Caminho errado

Folha de S.Paulo
14 de junho de 1988

As emendas sobre anistia de crédito apresentadas à Constituinte têm reunido apoio de setores de todo o espectro político, da esquerda à extrema direita. Além desse fato estranho, e sem duvidar da boa intenção dos autores das emendas, a quem respeito, permito-me registrar equívocos ou omissões que têm presidido a defesa das propostas.

1) Aparentemente, ignora-se que em 1987 houve tentativas de aliviar a situação dos micro, pequenos e médios empresários que se endividaram durante o Cruzado, a juros fixos e baixos, sofrendo, posteriormente, quando a inflação explodiu, o pesado ônus da correção monetária. No caso da agricultura, em meados de 1987 foi cancelada a correção monetária do período de março de 86/fevereiro de 87 bem como a correção até junho desse ano (Centro-Sul) ou dezembro (nordeste). Ambas as medidas custaram, para o Tesouro, US$ 3 bilhões. Na área urbana, entre fevereiro e abril de 1977 reduziu-se a correção para 75%; em maio e junho definiu-se um rebaixamento próximo dos 50% e uma quase-carência de seis meses (até janeiro). A partir daí entrou a correção monetária plena mais juros de 0,5% ao mês. O Tesouro (governo) bancou o custo, permitindo que os bancos obtivessem 50% dos recursos necessários mediante liberação de compulsório.

2) Até março, no caso dos citados empréstimos urbanos e rurais, os índices de pagamentos ao sistema financeiro e, para o Banco do Brasil, eram elevados. Evidentemente, a partir de abril, com a perspectiva de anistia, tais índices têm caído um pouco, mas continuam altos.

3) Quem acha que a anistia golpeará principalmente o grande capital bancário privado está enganado. Do total das perdas do sistema financeiro (cerca de US$ 10 bilhões, segundo o Banco Central), mais de 75% caberá aos bancos oficiais federais, estaduais e de desenvolvimento; para estes últimos, como o BNDES, a perda se prolongará durante anos. Mais ainda, as perdas do Banco do Brasil e do Banco do Nordeste equivalerão, respectivamente, a 2,7 vezes e 94% do patrimônio líquido desses bancos; para os bancos privados, 24%; para os estrangeiros 4,5%. Entre os bancos privados, a repartição é muito desigual: para o City ou o Safra as perdas são próximas a zero. Para outros, a ameaça de quebra será enorme. Há um banco estadual cuja perda equivalerá a quatro vezes o patrimônio líquido; paa outros três bancos, de 2,3 a 2,7 vezes.

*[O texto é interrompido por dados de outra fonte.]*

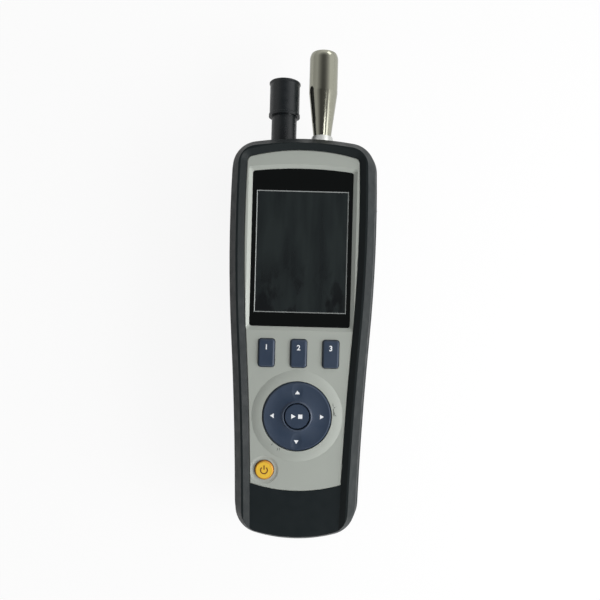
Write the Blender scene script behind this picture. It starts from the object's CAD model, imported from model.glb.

4) Quem pagará as perdas? No caso dos bancos oficiais, será o governo, direta ou indiretamente, via inflação e/ou cortes de gastos. Sobre quem recai o custo dessas pertubações? Sobre os setores mais desprotegidos, que pagarão mais pelo pouco que consomem, consumirão menos serviços públicos ou perderão seus empregos. Infelizmente, não há outra alternativa.

5) Há muitos devedores que estão em dificuldades. Mas outros não. Por que dar benefícios a estes? E os que pagaram os empréstimos, por vezes fazendo sacrifícios? Não merecem o dinheiro de volta? A Justiça não lhes dará ganho de causa? E os outros setores que perderam com o Cruzado? Os atuais aposentados do INPS, por exemplo, hoje o setor social economicamente mais degradado do país? E os pequenos mutuários do SFH? Os que perderam na bolsa com as mudanças de regras de jogo? Os que perderam no FGTS com o desaparecimento de 15 dias de correção monetária no início do Plano Bresser, ou com a forte subestimação desse índice em 1980? Os funcionários públicos sem dois meses de URP? E os assalariados que perderam com a subestimação do aumento do custo de vida em 1973 ou com a Lei 2.065? Por que recompensar uns e não outros?

Sou absolutamente a favor de socorrer os micro, pequenos e médios empresários devedores que estão em dificuldades porque suas receitas não contrabalançaram a galope inflacionário médio, que regula a taxa e juros nominal. O governo deveria propor algo e atuar rapidamente nesse sentido. Mas fazê-lo caso a caso, via refinanciamentos, dilatações, carências e descontos parciais, o que é muito diferente de uma anistia geral, ampla e irrestrita para todos, paga não pelos poderosos mas pelos desprotegidos.